What you are asked to do.
Set out every line bearing the string "object".

Available data.
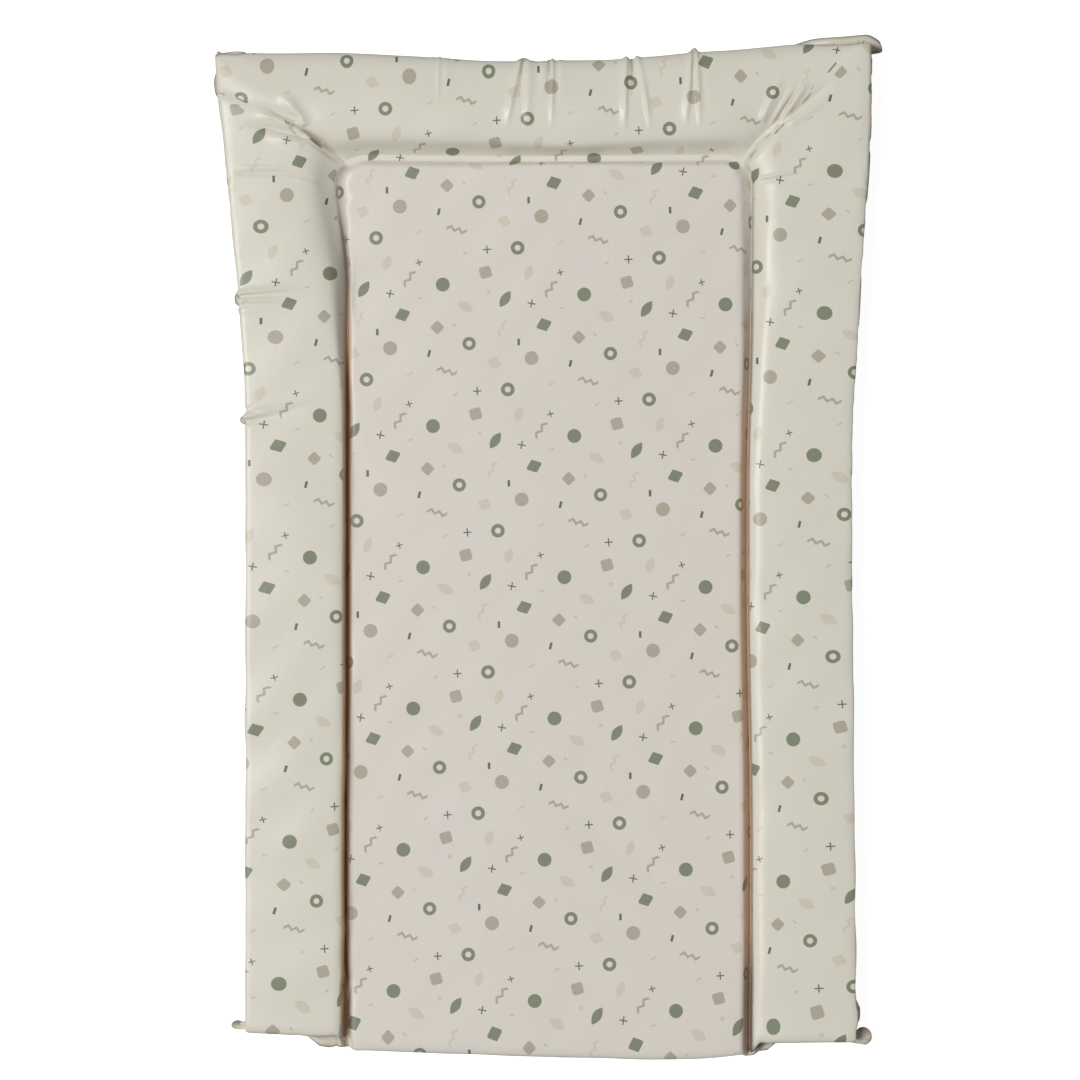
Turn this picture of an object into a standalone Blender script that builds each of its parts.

--

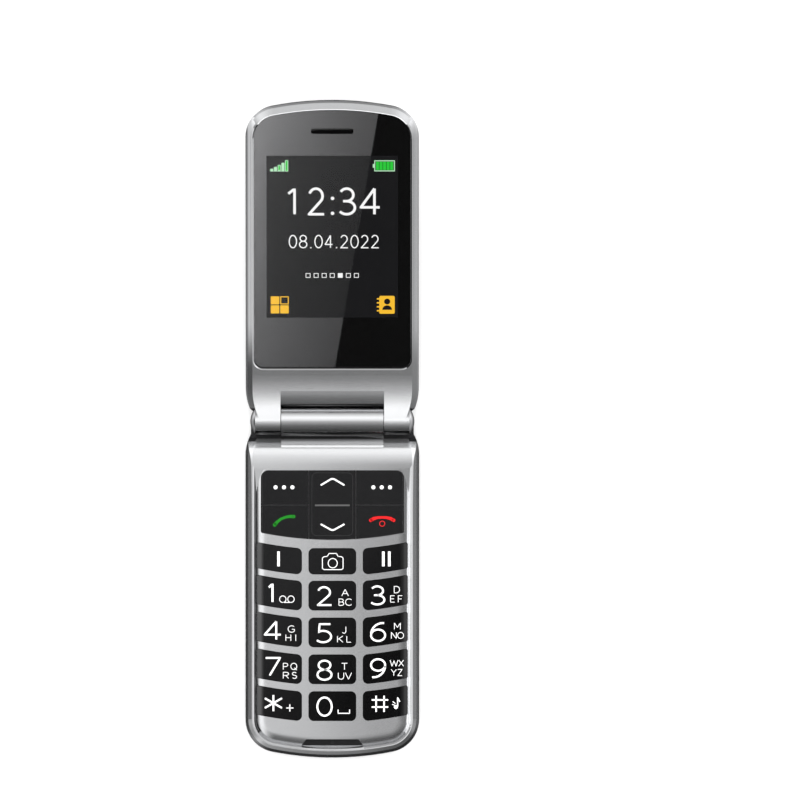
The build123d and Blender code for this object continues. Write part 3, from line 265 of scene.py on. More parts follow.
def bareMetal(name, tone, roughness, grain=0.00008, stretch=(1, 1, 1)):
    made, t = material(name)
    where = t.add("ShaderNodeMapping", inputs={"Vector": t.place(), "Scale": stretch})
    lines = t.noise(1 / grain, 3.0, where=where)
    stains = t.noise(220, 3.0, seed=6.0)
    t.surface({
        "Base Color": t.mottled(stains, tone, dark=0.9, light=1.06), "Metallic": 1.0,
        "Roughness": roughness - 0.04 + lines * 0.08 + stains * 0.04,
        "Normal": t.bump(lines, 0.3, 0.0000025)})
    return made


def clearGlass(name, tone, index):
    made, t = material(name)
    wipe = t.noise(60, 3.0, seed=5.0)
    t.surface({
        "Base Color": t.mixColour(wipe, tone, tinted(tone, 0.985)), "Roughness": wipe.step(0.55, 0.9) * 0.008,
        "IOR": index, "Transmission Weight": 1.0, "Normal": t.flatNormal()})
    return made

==

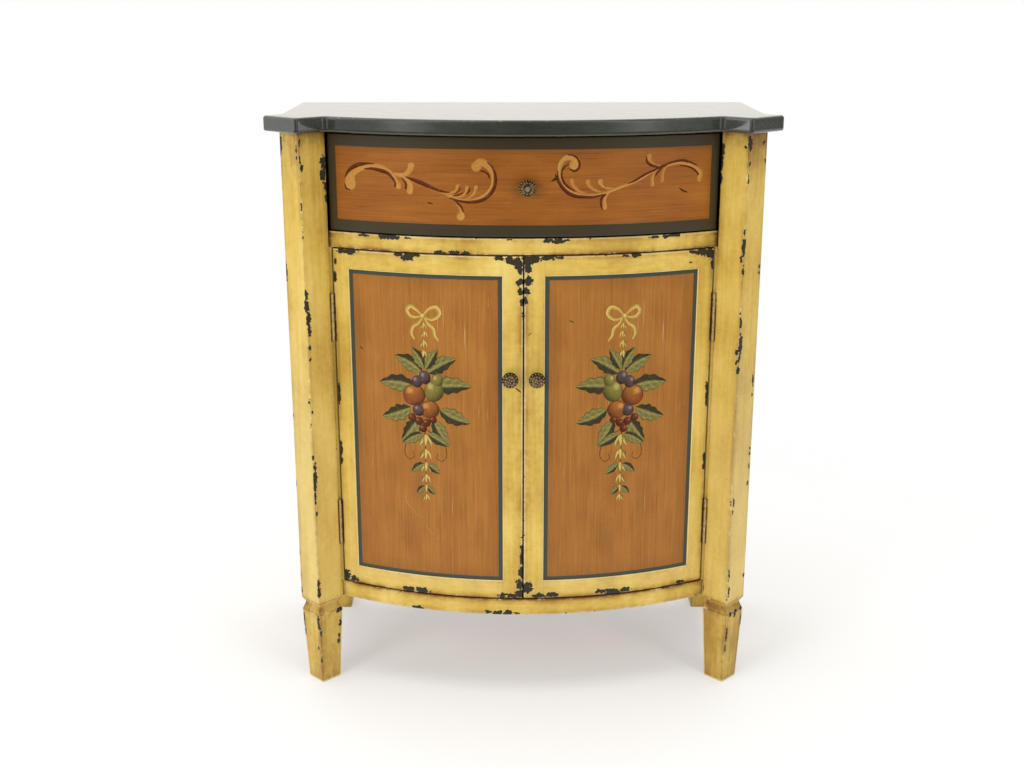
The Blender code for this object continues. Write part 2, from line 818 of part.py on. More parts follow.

Task answer.
Turn this picture of an object into a standalone Blender script that builds each of its parts.
The build123d and Blender code for this object continues. Write part 3, from line 265 of scene.py on. More parts follow.
The Blender code for this object continues. Write part 2, from line 818 of part.py on. More parts follow.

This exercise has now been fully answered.